È questa la sfida: produrre-partecipare-promuovere. Siamo impegnati a superare le distorsioni agroalimentari provocate dall’agribusiness, per riscattare la nostra genuina e sostenibile economia contadina. La quale, in questi tempi di crisi, contribuisce per oltre il 54% al paniere dei venezuelani. Abbiamo la fortuna di avere un Paese ricco di biodiversità, con 462 specie agroalimentari nel nostro territorio. E questo ci obbliga a rilanciare anche la nostra gastronomia. Dobbiamo superare la nostra dipendenza nel modo di mangiare e di vestire e altri analoghi guasti ideologici. E stiamo lavorando affinché la nuova Costituzione presenti spiccati tratti eco-socialisti, sulla base del concetto di sovranità ambientale.
Se il petrolio serve come garanzia per la nuova moneta, non si corre il rischio di ipotecare beni che, secondo la Costituzione, sono inalienabili e imprescrittibili?

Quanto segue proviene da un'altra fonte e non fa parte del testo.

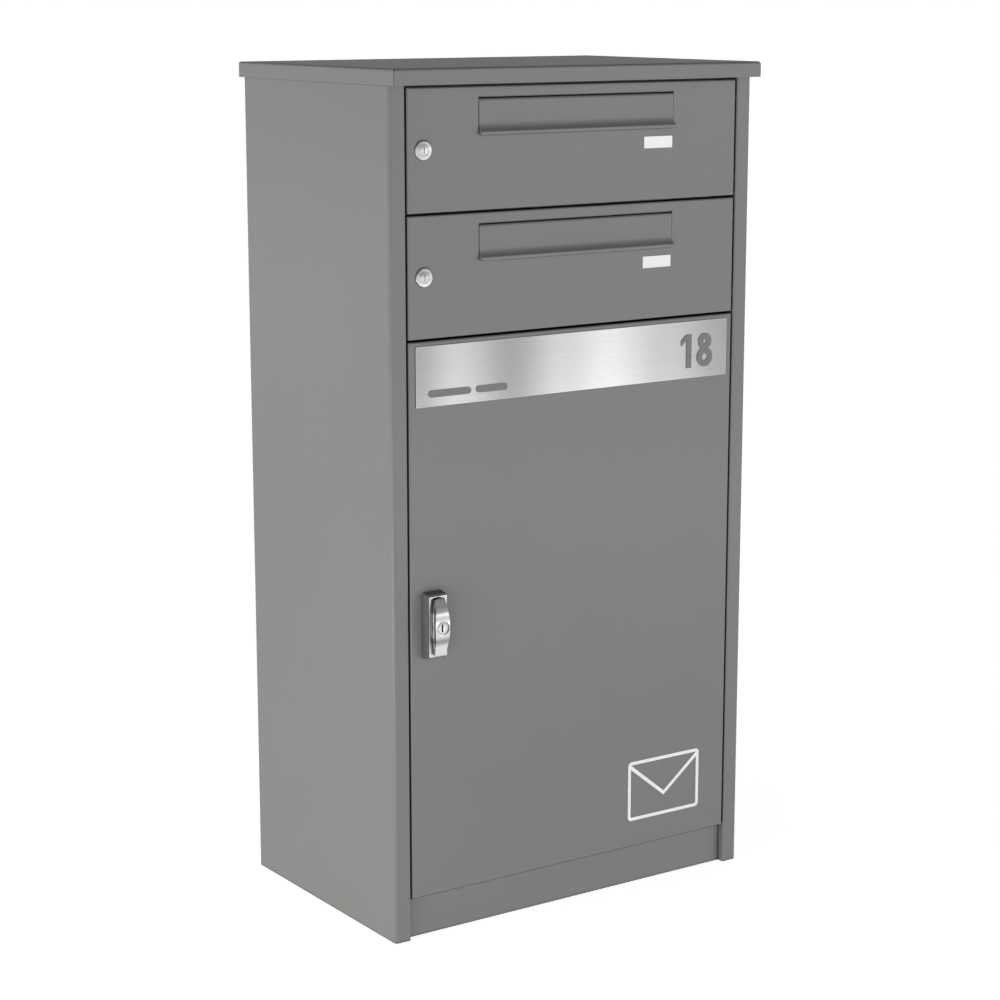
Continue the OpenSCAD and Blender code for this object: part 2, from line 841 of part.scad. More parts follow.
// Latch arm hanging down in the released position
module latch_arm() {
    color("silver") at_door(parcel_z) upright(arm_y, arm_y + arm_t) translate([grip_x, grip_z])
        difference() {
            union() {
                circle(8);
                strip([-6, -arm_len], [6, 0]);
            }
            circle(spindle_r);
        }
}

module spindle_nut() {
    color("silver") at_door(parcel_z) difference() {
        hex_y(grip_x, grip_z, arm_y + arm_t, arm_y + arm_t + nut_t, 15);
        bar_y(grip_x, grip_z, arm_y, arm_y + arm_t + nut_t + over, spindle_r);
    }
}

module key_plug() {
    color("lightgray") at_door(parcel_z) difference() {
        bar_y(grip_x, grip_z, plug_face, plug_end, plug_r);
        block([grip_x - grip_slot_w / 2, plug_face - over, grip_z - grip_slot_h / 2],
              [grip_x + grip_slot_w / 2, plug_face + grip_slot_d, grip_z + grip_slot_h / 2]);
    }
}

side_panel_left();
side_panel_right();
rear_panel();
roof_cap();
roof_nuts();
top_rail();
upper_shelf();
lower_shelf();
parcel_floor();
base_plate();
plinth_panel();
plinth_screws();
rear_screws();
hinge_brackets();
hinge_pins();
letter_strikes();
parcel_strike();
door_buffers();
upper_letter_door();
upper_hinge_ears();
upper_slot_frame();
upper_flap_pin();
upper_name_card();
upper_lock_housing();
upper_lock_nut();
upper_flap();
upper_lock_plug();
upper_lock_cam();
upper_cam_screw();
lower_letter_door();
lower_hinge_ears();
lower_slot_frame();
lower_flap_pin();
lower_name_card();
lower_lock_housing();
lower_lock_nut();
lower_flap();
lower_lock_plug();
lower_lock_cam();
lower_cam_screw();
parcel_door();
parcel_hinge_ears();
door_stiffener();
number_plate();
house_digits();
name_bars();
door_emblem();
latch_base();
latch_plate();
latch_screws();
turn_grip();
latch_arm();
spindle_nut();
key_plug();
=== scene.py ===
import math

import bmesh
import bpy
from bpy.props import FloatProperty, FloatVectorProperty, IntProperty, PointerProperty
from bpy.types import Operator, Panel, PropertyGroup
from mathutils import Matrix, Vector


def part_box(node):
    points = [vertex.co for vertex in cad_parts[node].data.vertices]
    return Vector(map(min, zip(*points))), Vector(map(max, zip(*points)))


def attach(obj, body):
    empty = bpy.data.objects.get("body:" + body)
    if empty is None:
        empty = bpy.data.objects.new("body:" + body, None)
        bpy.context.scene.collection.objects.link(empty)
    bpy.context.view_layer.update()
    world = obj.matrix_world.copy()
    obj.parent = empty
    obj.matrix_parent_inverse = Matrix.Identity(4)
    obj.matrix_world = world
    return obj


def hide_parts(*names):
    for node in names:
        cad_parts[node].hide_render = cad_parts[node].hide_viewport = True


bl_info = {
    "name": "Mailbox Cabinet Finishes",
    "version": (1, 0, 0),
    "blender": (4, 5, 0),
    "location": "3D View > Sidebar > Mailbox",
    "description": "Gives the packed mailbox cabinet its finishes, fine fittings, floor and lights",
    "category": "Object",
}

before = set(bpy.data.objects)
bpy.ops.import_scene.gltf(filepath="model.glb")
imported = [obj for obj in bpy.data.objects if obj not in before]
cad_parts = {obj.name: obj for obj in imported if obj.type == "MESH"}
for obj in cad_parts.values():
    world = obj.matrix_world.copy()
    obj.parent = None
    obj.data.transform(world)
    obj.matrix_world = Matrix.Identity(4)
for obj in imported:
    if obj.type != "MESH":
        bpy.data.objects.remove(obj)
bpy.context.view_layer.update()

MM = 0.001
TINY = 1e-9
LEAF_ROUNDS = 12
BLACK = (0.0, 0.0, 0.0, 1.0)

SHEET_NODES = (
    "side_panel_left", "side_panel_right", "rear_panel", "roof_cap", "top_rail",
    "upper_shelf", "lower_shelf", "parcel_floor", "base_plate", "plinth_panel",
    "upper_letter_door", "lower_letter_door", "parcel_door", "upper_flap", "lower_flap",
    "upper_slot_frame", "lower_slot_frame", "door_stiffener",
)
ZINC_NODES = (
    "roof_nuts", "plinth_screws", "rear_screws", "hinge_brackets", "hinge_pins",
    "letter_strikes", "parcel_strike", "upper_hinge_ears", "lower_hinge_ears",
    "parcel_hinge_ears", "upper_flap_pin", "lower_flap_pin", "upper_lock_nut",
    "lower_lock_nut", "upper_lock_cam", "lower_lock_cam", "upper_cam_screw",
    "lower_cam_screw", "latch_screws", "latch_arm", "spindle_nut",
)

# Painted reflections: lighter and darker bands painted across a piece in place of reflected light;
# each stop is (place from 0 to 1, share of the colour)
LOCK_PAINTED_REFLECTION = ((0.0, 1.0), (0.48, 0.96), (0.75, 0.52), (1.0, 0.46))
NUMBER_PLATE_PAINTED_REFLECTION = (
    (0.0, 0.48), (0.12, 0.73), (0.29, 0.46), (0.46, 0.79), (0.6, 0.98), (0.79, 0.71), (1.0, 0.49),
)
HANDLE_PLATE_PAINTED_REFLECTION = ((0.0, 1.0), (0.12, 0.85), (0.3, 0.72), (1.0, 0.72))
GRIP_PAINTED_REFLECTION = (
    (0.0, 1.0), (0.17, 1.0), (0.27, 0.42), (0.37, 0.97),
    (0.5, 0.72), (0.7, 0.72), (0.78, 0.15), (0.95, 0.53),
)
KEY_PLUG_PAINTED_REFLECTION = ((0.0, 1.0), (1.0, 0.8))

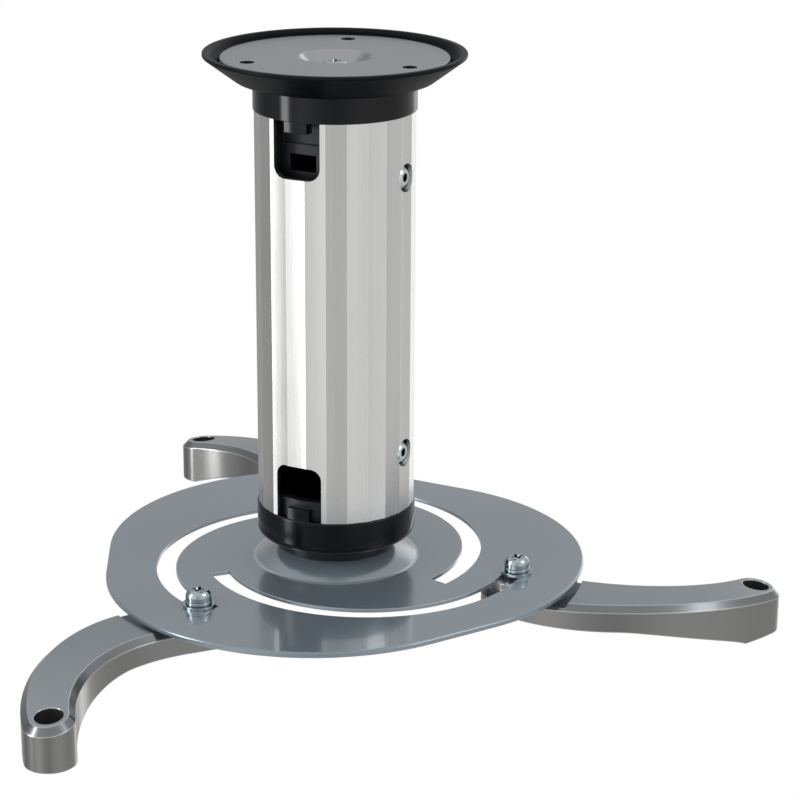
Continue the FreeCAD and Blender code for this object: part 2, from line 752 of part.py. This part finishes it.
# The three arms, numbered round the disc: how far each stands along its slot from the usual place,
# how far it is swung, and how far its screw was turned home
sides = {"right": (0, -0.8, -0.5, 20), "back": (1, 0, -5.2, 60), "left": (2, 0.8, -2.2, 100)}
spring_washer_turn = 200
for side, (index, slide, swing, turn) in sides.items():
    pieces["arm_" + side] = placed(arm(), index, slide, swing)
    pieces["arm_screw_" + side] = placed(arm_screw(), index, slide, turn)
    pieces["spring_washer_" + side] = placed(arm_spring_washer(), index, slide, spring_washer_turn)
    pieces["flat_washer_" + side] = placed(arm_flat_washer(), index, slide, 0)

for name, shape in pieces.items():
    shape.exportStep("parts/" + name + ".step")
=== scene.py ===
import math

import bmesh
import bpy
from mathutils import Matrix, Vector


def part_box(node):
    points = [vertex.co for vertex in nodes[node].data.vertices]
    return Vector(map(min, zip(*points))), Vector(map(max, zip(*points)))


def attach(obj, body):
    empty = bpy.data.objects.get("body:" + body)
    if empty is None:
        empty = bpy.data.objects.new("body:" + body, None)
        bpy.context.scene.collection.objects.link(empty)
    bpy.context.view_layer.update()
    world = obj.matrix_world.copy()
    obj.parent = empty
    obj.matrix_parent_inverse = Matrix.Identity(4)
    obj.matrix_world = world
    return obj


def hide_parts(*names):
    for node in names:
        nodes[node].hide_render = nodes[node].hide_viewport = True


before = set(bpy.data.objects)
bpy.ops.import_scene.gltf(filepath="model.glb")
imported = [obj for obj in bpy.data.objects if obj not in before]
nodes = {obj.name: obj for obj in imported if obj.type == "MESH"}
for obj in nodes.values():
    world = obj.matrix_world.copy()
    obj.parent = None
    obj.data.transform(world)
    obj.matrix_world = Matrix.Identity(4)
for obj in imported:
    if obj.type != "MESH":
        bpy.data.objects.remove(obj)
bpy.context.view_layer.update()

mm = 0.001


# The studio
# The mount hangs in front of white surroundings, with a pale floor a room's height below it. Metal
# mirrors grey walls instead, which are brighter in front at the left and behind at the right, so
# that the facets of the tube differ.

class Wire:
    """A shader socket that can be reckoned with: each expression adds the nodes it needs."""

    def __init__(self, tree, socket=None):
        self.tree = tree
        self.socket = socket

    def node(self, kind, settings=None, inputs=None, output=0):
        """Any node of this tree, with its settings made first and its sockets filled after."""
        made = self.tree.nodes.new("ShaderNode" + kind)
        for name, value in (settings or {}).items():
            setattr(made, name, value)
        for name, value in (inputs or {}).items():
            if isinstance(value, Wire):
                self.tree.links.new(value.socket, made.inputs[name])
            else:
                made.inputs[name].default_value = value
        return Wire(self.tree, made.outputs[output] if made.outputs else None)

    def math(self, operation, *terms):
        return self.node("Math", {"operation": operation}, dict(enumerate(terms)))

    def __add__(self, other):
        return self.math("ADD", self, other)

    def __sub__(self, other):
        return self.math("SUBTRACT", self, other)

    def __rsub__(self, other):
        return self.math("SUBTRACT", other, self)

    def __mul__(self, other):
        return self.math("MULTIPLY", self, other)

    def __truediv__(self, other):
        return self.math("DIVIDE", self, other)

    def rise(self, low, high):
        """0 below the low value and 1 above the high one, or the other way round."""
        return self.node("MapRange", {"interpolation_type": "SMOOTHSTEP"}, {0: self, 1: low, 2: high})

    def mixed(self, factor, first, second, way="MIX"):
        """Two colours mixed by a factor."""
        first, second = [(*c, 1) if isinstance(c, tuple) else c for c in (first, second)]
        settings = {"data_type": "RGBA", "blend_type": way}
        return self.node("Mix", settings, {0: factor, 6: first, 7: second}, 2)

    def apart(self):
        """The three parts of a vector."""
        made = self.node("SeparateXYZ", inputs={0: self})
        return [Wire(self.tree, socket) for socket in made.socket.node.outputs]

    def from_axis(self):
        """How far a place lies from the Z axis."""
        beside, before, _ = self.apart()
        return self.math("SQRT", beside * beside + before * before)


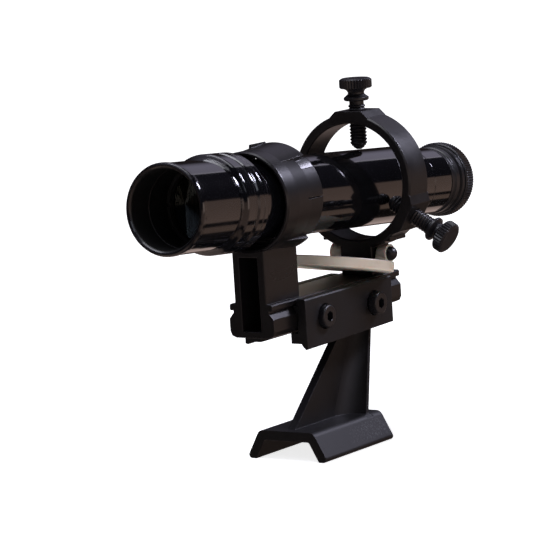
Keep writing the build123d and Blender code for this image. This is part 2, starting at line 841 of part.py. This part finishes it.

Il petrolio costituisce solo la base iniziale del petro, in quanto, a medio termine, esso sarà sostenuto da altre commodities, come minerali, prodotti agricoli e altri beni e servizi esportabili. Non stiamo ipotecando nulla, si tratta solo di proteggerci progressivamente da questa perversa economia speculativa. Basti pensare che la nostra Banca Centrale amministrerà non solo le nostre riserve in oro, ma anche un blocco completo della fascia petrolifera dell’Orinoco (29.298 milioni di barili di petrolio certificati).
Che significato ha assunto la Marcia dei contadini per un altro modello d agricoltura?
Le richieste dei contadini rispondono all’esigenza di riscattare il vero significato dell’economia contadina con tutte le sue implicazioni sul sistema agroalimentare venezuelano. Ciò comporta una ridefinizione delle politiche agroecologiche nel rispetto dei limiti fisici naturali violati dal modello estrattivista. La marcia ha già prodotto il recupero di terre, l’apertura di processi contro i paramilitari e l’inizio del processo di preparazione di un Congresso contadino finalizzato a discutere le nuove politiche agricole in direzione della costruzione della nostra nuova economia eco-socialista.